### Stated task
Beginning with the first line below, please repeat the material exactly, ending with the line that includes "edge_r = 0.35; // [0.2:0.05:0.5]".

* Begin *

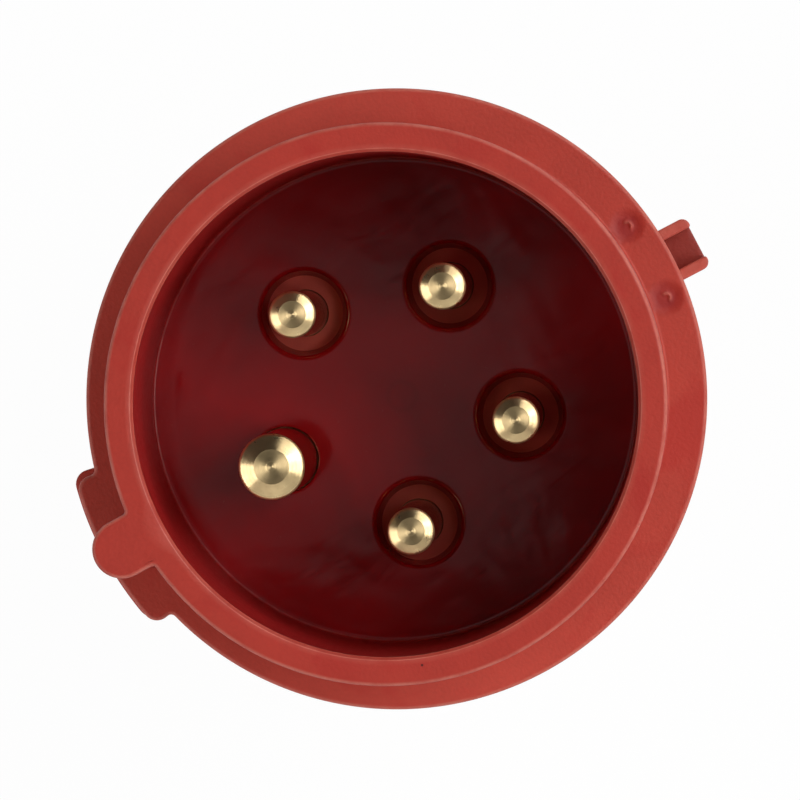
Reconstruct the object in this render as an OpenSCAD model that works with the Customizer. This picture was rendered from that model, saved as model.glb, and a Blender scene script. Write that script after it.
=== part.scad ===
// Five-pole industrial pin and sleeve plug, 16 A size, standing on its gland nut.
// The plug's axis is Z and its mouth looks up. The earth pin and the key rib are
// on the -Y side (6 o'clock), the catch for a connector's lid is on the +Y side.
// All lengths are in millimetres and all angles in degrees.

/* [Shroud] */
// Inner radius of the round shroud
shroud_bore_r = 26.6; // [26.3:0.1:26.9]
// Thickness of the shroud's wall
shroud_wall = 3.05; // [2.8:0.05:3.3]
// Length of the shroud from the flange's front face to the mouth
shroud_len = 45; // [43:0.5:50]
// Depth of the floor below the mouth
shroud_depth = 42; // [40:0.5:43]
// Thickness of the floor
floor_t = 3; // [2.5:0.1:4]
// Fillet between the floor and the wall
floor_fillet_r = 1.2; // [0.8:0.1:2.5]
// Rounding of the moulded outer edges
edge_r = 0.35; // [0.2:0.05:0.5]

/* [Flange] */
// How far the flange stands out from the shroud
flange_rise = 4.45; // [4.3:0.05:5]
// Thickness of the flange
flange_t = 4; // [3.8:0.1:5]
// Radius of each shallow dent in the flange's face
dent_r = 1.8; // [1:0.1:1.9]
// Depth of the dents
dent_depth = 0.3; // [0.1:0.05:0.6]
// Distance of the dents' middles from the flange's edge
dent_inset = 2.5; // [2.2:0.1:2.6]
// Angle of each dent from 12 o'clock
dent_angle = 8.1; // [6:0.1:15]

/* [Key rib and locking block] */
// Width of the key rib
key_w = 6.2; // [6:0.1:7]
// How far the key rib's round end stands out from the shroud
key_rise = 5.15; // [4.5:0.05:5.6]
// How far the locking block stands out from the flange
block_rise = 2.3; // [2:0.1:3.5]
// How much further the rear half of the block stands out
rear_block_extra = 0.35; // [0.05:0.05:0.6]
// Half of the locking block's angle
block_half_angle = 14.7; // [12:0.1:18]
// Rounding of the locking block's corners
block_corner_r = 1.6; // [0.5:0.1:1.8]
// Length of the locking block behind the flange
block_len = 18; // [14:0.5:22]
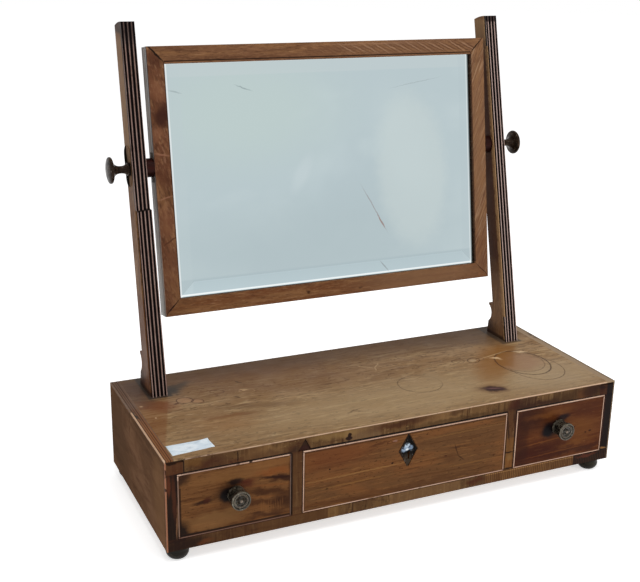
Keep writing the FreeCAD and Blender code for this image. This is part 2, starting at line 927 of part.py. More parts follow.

* End *

### Task response
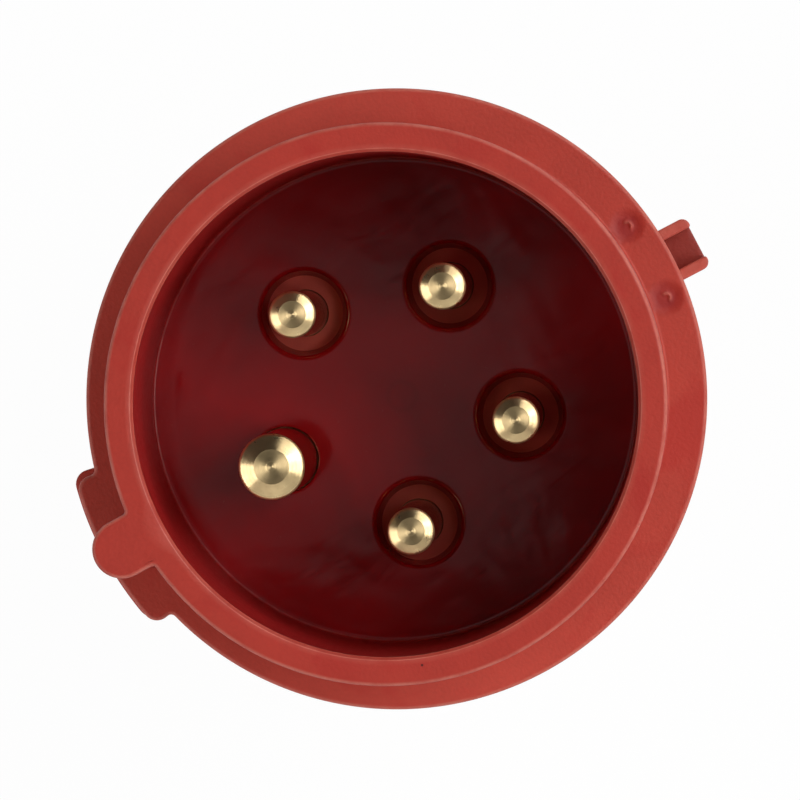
Reconstruct the object in this render as an OpenSCAD model that works with the Customizer. This picture was rendered from that model, saved as model.glb, and a Blender scene script. Write that script after it.
=== part.scad ===
// Five-pole industrial pin and sleeve plug, 16 A size, standing on its gland nut.
// The plug's axis is Z and its mouth looks up. The earth pin and the key rib are
// on the -Y side (6 o'clock), the catch for a connector's lid is on the +Y side.
// All lengths are in millimetres and all angles in degrees.

/* [Shroud] */
// Inner radius of the round shroud
shroud_bore_r = 26.6; // [26.3:0.1:26.9]
// Thickness of the shroud's wall
shroud_wall = 3.05; // [2.8:0.05:3.3]
// Length of the shroud from the flange's front face to the mouth
shroud_len = 45; // [43:0.5:50]
// Depth of the floor below the mouth
shroud_depth = 42; // [40:0.5:43]
// Thickness of the floor
floor_t = 3; // [2.5:0.1:4]
// Fillet between the floor and the wall
floor_fillet_r = 1.2; // [0.8:0.1:2.5]
// Rounding of the moulded outer edges
edge_r = 0.35; // [0.2:0.05:0.5]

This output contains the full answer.